CAD and scene scripts
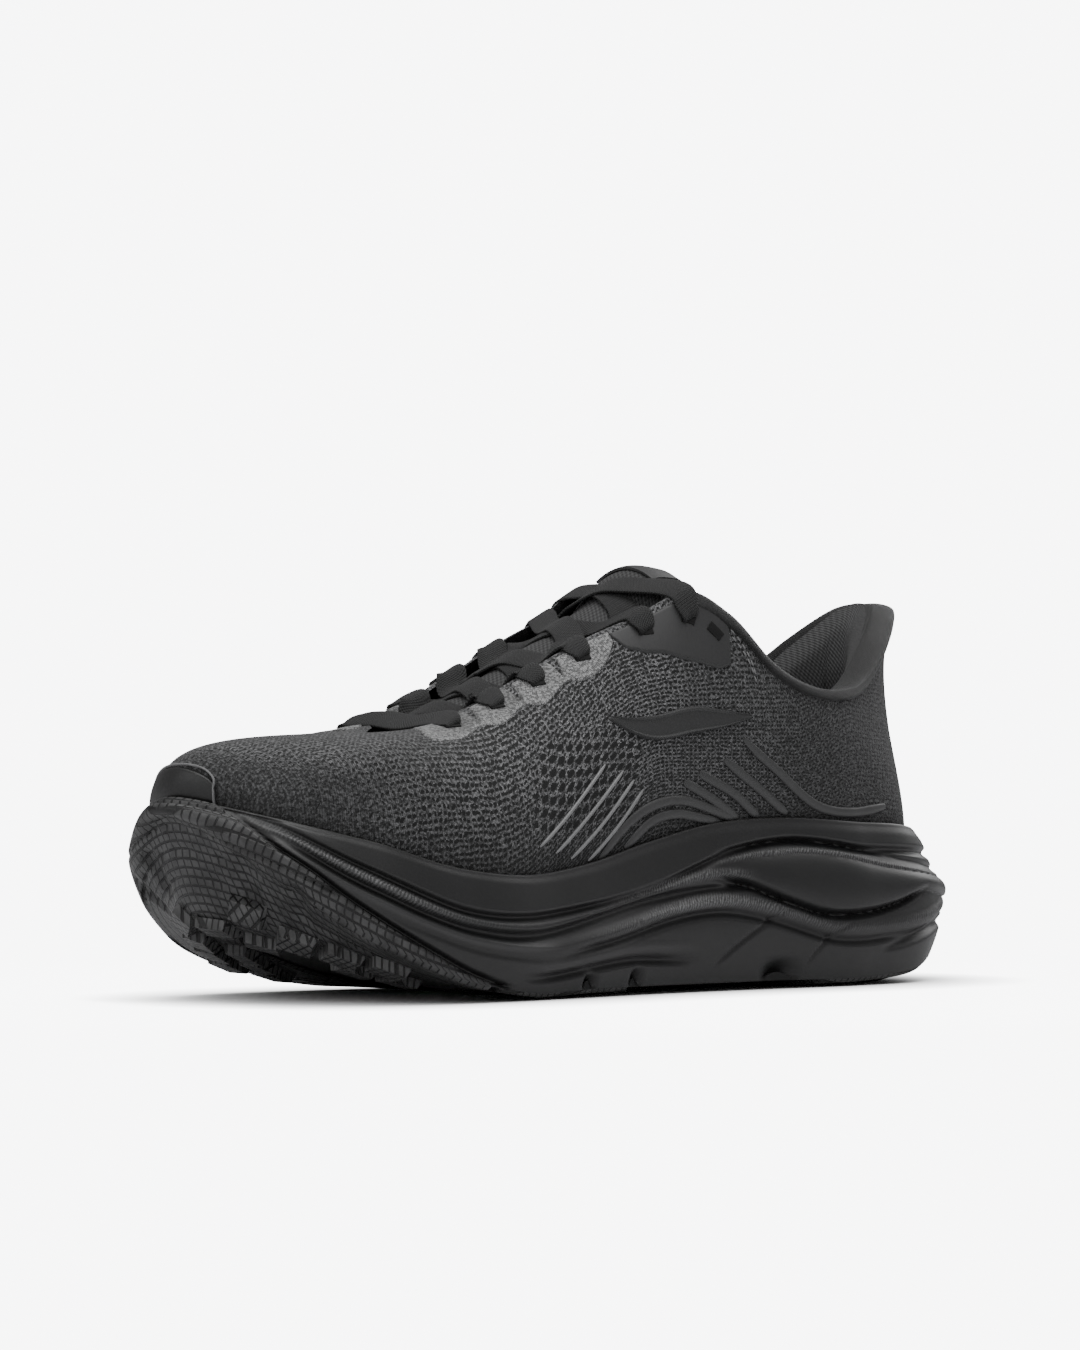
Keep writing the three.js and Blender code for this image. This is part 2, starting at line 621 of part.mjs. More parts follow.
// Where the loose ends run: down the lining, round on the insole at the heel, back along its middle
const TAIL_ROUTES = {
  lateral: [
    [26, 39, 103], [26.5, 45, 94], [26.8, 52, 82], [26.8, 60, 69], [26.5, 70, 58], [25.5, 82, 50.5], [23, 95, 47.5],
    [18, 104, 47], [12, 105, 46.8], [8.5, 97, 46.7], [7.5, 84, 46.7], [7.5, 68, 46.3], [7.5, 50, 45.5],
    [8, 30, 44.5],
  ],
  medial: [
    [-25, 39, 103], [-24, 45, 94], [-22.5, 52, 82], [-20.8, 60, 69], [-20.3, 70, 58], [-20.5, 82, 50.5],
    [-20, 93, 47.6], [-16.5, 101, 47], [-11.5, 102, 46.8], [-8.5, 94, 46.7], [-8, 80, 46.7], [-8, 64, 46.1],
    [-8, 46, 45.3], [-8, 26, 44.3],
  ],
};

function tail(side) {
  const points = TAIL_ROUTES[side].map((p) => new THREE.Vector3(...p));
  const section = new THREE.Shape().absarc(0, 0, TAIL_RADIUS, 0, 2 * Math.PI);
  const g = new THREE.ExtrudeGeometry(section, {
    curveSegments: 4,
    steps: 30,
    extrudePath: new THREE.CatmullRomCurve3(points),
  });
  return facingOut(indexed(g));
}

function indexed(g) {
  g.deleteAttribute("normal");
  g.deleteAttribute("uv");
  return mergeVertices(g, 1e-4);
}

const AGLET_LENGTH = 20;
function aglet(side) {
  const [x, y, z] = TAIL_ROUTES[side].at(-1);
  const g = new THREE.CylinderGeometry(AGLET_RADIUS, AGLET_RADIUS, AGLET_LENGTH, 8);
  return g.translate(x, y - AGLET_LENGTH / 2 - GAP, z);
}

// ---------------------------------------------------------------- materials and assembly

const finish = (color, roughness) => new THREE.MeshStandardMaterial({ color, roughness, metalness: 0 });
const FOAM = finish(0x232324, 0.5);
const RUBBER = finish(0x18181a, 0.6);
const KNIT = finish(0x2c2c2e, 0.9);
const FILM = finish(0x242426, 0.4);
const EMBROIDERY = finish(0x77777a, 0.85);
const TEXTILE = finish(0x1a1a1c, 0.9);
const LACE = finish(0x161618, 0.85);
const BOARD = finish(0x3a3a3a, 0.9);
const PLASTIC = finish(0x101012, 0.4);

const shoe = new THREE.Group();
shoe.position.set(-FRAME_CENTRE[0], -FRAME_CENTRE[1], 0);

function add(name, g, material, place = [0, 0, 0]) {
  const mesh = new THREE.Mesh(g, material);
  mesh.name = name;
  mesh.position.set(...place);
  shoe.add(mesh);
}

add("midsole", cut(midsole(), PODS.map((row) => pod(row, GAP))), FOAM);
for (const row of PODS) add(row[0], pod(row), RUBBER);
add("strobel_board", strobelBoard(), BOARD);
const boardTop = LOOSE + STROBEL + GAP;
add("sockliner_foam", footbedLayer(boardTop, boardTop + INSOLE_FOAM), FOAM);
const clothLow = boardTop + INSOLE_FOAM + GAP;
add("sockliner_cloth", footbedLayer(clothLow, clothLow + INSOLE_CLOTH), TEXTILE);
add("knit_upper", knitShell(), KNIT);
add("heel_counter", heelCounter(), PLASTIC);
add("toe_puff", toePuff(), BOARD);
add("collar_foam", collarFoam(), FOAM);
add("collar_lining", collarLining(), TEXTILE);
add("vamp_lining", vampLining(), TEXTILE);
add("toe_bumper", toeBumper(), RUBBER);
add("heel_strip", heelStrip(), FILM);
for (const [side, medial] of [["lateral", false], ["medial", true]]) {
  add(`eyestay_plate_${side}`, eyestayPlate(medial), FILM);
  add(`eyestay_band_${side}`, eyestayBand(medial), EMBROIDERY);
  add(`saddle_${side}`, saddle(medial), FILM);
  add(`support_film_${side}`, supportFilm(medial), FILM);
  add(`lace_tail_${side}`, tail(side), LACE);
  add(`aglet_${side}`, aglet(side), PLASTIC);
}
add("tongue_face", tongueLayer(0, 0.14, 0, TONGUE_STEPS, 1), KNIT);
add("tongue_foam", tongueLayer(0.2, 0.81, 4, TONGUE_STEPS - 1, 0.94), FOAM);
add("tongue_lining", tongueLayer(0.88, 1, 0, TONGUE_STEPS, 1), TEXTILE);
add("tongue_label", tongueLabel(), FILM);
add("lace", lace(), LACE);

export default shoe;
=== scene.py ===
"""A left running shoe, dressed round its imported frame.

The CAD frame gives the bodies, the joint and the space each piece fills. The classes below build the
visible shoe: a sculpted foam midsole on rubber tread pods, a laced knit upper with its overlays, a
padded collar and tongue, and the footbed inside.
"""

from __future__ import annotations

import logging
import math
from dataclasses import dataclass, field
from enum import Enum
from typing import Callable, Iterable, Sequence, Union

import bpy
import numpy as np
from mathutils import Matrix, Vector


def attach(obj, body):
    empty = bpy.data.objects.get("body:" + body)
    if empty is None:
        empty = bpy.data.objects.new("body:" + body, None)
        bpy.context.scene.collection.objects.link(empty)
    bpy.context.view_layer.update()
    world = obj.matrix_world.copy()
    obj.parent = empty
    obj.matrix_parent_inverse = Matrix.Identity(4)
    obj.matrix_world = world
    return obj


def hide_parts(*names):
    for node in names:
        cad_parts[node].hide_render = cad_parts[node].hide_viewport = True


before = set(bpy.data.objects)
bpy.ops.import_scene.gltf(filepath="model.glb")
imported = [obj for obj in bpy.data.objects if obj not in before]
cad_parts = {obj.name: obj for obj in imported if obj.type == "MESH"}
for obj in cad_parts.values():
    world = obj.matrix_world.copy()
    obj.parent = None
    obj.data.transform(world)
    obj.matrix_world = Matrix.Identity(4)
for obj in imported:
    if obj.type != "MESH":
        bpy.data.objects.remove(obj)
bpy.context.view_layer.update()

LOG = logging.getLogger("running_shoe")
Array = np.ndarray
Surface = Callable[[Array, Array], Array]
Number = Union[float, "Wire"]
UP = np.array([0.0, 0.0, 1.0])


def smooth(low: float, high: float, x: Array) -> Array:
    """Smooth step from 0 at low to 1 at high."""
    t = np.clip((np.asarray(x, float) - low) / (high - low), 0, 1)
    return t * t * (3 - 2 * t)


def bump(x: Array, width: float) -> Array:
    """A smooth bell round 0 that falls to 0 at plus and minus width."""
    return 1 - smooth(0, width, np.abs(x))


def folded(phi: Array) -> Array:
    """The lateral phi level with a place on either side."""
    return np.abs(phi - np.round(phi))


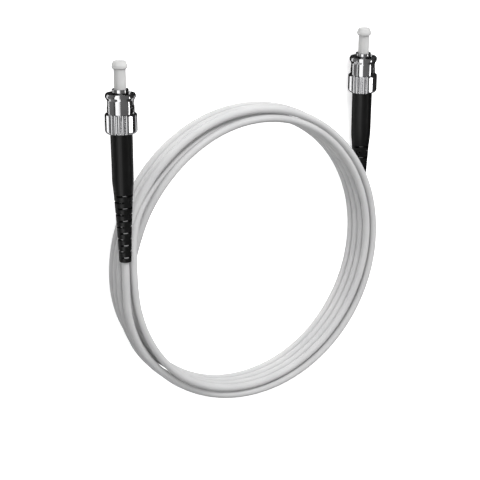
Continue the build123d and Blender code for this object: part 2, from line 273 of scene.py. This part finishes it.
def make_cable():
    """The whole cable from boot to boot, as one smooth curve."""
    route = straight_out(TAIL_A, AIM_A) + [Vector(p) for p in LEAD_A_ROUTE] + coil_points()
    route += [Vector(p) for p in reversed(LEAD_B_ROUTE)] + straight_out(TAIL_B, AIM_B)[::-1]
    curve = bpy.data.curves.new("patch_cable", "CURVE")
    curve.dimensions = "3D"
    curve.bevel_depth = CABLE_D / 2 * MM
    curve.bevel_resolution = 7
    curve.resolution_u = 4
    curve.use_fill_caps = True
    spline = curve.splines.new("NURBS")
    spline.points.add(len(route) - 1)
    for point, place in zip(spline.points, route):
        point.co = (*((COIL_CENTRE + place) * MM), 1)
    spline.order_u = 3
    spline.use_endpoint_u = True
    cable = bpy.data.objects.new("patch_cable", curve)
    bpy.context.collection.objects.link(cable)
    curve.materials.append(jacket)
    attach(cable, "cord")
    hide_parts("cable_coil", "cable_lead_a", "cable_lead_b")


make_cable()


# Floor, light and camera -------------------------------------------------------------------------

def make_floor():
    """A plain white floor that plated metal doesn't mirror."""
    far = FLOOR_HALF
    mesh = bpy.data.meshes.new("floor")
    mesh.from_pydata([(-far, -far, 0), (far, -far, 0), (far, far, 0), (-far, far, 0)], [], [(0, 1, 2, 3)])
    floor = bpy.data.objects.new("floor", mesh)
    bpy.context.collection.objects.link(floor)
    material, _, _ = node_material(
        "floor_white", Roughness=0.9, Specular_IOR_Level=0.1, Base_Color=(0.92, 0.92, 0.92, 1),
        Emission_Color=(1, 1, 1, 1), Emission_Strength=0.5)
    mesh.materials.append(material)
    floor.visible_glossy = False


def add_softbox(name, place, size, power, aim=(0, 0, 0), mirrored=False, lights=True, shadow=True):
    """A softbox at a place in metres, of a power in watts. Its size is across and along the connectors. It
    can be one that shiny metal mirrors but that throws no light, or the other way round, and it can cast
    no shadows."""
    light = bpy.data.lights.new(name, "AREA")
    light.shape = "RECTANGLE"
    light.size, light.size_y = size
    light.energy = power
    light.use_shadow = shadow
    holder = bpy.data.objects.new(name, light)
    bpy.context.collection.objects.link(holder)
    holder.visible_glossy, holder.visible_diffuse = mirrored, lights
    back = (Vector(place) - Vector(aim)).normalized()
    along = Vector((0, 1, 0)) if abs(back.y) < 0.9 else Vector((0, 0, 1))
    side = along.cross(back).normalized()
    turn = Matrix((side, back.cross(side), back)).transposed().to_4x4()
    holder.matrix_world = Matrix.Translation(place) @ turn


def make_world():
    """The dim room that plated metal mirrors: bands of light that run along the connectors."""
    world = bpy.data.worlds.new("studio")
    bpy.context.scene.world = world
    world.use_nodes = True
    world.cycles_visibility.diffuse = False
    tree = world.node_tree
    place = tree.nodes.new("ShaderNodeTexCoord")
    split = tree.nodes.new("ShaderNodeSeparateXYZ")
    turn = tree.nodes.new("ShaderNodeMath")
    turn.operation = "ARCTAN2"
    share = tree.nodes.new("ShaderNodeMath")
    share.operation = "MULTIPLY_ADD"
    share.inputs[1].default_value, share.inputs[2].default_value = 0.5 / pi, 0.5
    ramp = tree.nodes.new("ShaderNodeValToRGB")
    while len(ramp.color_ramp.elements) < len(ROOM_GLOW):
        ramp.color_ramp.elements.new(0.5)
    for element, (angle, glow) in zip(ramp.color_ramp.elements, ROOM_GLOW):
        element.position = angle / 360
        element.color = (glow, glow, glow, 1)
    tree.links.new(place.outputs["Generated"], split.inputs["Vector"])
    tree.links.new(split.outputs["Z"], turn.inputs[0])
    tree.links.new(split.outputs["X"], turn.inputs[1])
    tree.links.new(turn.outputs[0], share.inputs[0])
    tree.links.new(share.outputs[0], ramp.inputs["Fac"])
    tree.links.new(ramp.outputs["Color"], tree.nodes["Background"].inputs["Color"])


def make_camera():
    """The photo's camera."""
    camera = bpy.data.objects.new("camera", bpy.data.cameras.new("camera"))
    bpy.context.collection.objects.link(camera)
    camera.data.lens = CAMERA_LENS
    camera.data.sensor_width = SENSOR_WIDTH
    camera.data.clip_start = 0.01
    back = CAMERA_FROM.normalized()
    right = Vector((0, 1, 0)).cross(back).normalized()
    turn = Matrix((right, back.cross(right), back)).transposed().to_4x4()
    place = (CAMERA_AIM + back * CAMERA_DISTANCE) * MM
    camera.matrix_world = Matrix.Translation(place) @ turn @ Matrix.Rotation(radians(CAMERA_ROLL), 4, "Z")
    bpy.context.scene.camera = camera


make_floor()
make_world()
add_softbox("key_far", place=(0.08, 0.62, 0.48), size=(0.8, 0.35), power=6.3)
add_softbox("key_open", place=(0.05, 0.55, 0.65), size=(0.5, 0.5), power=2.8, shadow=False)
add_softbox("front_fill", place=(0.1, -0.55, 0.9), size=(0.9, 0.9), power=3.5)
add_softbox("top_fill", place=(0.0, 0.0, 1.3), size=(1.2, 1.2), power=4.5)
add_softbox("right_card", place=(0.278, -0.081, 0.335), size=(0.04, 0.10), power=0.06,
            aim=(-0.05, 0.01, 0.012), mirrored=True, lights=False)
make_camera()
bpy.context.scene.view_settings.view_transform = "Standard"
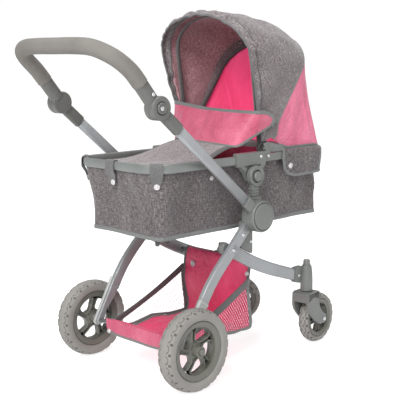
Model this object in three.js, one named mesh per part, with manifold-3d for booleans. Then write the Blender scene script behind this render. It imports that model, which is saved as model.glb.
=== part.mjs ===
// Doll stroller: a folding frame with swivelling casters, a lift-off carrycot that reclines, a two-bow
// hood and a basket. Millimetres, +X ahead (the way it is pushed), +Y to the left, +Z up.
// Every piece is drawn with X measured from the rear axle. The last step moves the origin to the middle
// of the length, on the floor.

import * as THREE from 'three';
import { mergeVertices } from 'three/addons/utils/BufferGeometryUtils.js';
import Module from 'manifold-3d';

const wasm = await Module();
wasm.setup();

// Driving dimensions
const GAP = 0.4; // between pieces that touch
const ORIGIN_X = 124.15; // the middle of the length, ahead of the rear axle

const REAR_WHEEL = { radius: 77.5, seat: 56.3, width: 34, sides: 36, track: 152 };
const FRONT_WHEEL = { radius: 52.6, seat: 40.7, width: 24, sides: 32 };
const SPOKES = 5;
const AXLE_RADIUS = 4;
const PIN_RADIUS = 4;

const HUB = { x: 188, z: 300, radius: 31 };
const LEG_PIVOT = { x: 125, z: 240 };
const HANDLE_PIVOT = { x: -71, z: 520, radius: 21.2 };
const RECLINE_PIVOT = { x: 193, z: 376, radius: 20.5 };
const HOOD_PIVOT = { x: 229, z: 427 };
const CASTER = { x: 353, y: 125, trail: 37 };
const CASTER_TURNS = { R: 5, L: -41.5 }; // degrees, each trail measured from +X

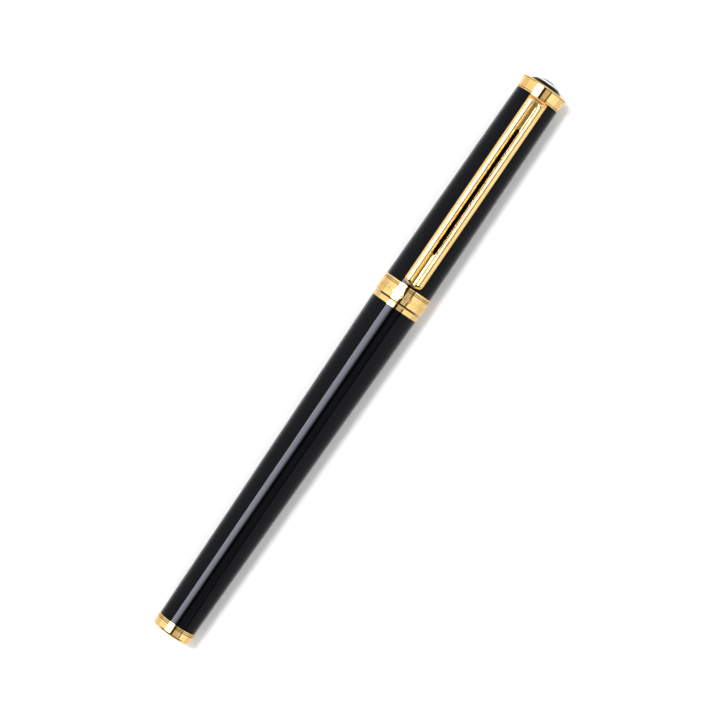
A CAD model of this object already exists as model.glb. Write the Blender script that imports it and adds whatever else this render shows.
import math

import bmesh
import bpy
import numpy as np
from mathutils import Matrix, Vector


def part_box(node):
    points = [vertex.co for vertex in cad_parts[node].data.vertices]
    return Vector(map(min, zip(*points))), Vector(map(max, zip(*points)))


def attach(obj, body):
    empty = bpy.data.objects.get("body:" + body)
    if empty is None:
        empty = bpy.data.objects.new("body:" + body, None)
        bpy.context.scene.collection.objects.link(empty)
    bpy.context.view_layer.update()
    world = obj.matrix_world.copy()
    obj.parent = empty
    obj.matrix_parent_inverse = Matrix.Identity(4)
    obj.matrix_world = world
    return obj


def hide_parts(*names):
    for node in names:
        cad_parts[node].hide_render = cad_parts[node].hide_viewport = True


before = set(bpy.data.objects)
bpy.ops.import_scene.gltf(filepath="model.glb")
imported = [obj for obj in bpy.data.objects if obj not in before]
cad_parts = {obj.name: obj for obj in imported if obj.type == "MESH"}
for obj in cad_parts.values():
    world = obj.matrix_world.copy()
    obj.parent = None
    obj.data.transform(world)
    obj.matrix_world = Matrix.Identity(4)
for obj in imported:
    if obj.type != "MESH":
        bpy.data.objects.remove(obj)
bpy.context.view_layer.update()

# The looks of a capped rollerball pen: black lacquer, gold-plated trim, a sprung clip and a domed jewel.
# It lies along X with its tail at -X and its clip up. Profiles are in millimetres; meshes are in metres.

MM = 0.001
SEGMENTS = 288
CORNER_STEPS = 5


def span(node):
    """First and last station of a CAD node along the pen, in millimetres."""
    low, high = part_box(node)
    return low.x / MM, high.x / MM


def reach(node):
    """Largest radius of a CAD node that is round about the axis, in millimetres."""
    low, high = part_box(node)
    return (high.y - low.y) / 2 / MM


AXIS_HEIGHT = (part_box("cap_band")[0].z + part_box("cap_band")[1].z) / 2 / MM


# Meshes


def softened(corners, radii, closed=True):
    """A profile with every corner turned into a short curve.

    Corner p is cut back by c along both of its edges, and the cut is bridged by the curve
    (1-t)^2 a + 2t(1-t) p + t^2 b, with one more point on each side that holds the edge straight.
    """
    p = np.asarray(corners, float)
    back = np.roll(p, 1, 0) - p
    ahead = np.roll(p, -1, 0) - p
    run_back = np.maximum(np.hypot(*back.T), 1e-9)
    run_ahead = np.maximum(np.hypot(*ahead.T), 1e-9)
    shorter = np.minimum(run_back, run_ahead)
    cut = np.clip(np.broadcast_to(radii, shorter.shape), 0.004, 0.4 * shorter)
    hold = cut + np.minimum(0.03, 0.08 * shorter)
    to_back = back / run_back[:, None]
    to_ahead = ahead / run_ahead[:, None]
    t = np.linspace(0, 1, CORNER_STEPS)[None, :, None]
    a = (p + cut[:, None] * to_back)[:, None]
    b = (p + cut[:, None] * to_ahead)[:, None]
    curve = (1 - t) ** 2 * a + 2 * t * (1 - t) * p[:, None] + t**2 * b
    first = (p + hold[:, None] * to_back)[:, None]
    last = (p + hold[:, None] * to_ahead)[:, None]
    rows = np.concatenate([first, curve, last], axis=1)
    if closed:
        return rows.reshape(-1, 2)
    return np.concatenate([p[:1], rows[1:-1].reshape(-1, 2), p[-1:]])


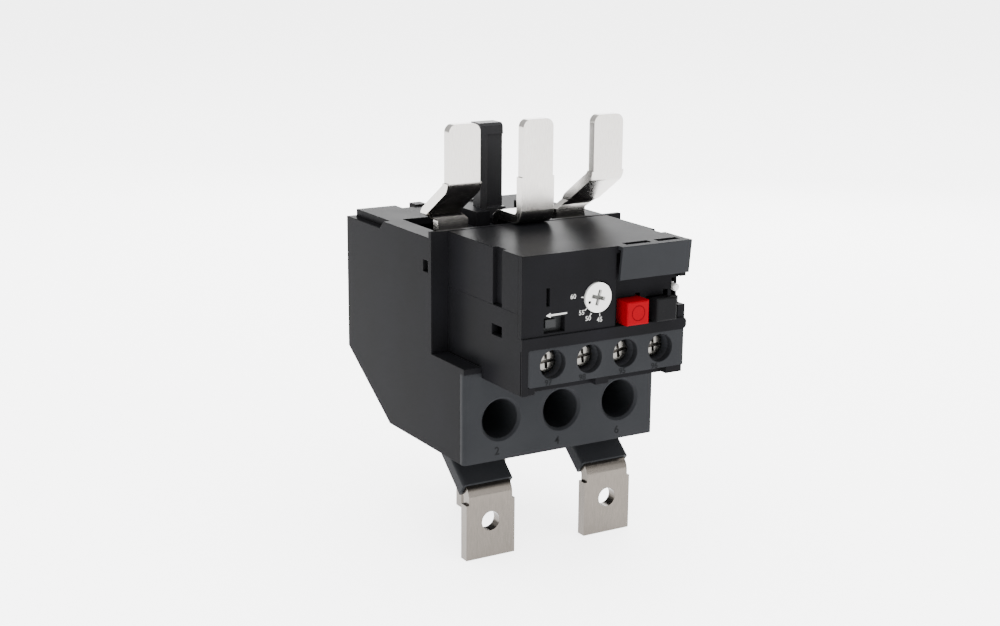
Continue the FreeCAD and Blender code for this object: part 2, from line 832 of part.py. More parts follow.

# Problem to solve:
Taking the records above, retype every line from the one with "TONGUE_STEPS, 1), TEXTILE);" down to the one with "UP = np.array([0.0, 0.0, 1.0])", exactly and with nothing else.

# Task output:
add("tongue_lining", tongueLayer(0.88, 1, 0, TONGUE_STEPS, 1), TEXTILE);
add("tongue_label", tongueLabel(), FILM);
add("lace", lace(), LACE);

export default shoe;
=== scene.py ===
"""A left running shoe, dressed round its imported frame.

The CAD frame gives the bodies, the joint and the space each piece fills. The classes below build the
visible shoe: a sculpted foam midsole on rubber tread pods, a laced knit upper with its overlays, a
padded collar and tongue, and the footbed inside.
"""

from __future__ import annotations

import logging
import math
from dataclasses import dataclass, field
from enum import Enum
from typing import Callable, Iterable, Sequence, Union

import bpy
import numpy as np
from mathutils import Matrix, Vector


def attach(obj, body):
    empty = bpy.data.objects.get("body:" + body)
    if empty is None:
        empty = bpy.data.objects.new("body:" + body, None)
        bpy.context.scene.collection.objects.link(empty)
    bpy.context.view_layer.update()
    world = obj.matrix_world.copy()
    obj.parent = empty
    obj.matrix_parent_inverse = Matrix.Identity(4)
    obj.matrix_world = world
    return obj


def hide_parts(*names):
    for node in names:
        cad_parts[node].hide_render = cad_parts[node].hide_viewport = True


before = set(bpy.data.objects)
bpy.ops.import_scene.gltf(filepath="model.glb")
imported = [obj for obj in bpy.data.objects if obj not in before]
cad_parts = {obj.name: obj for obj in imported if obj.type == "MESH"}
for obj in cad_parts.values():
    world = obj.matrix_world.copy()
    obj.parent = None
    obj.data.transform(world)
    obj.matrix_world = Matrix.Identity(4)
for obj in imported:
    if obj.type != "MESH":
        bpy.data.objects.remove(obj)
bpy.context.view_layer.update()

LOG = logging.getLogger("running_shoe")
Array = np.ndarray
Surface = Callable[[Array, Array], Array]
Number = Union[float, "Wire"]
UP = np.array([0.0, 0.0, 1.0])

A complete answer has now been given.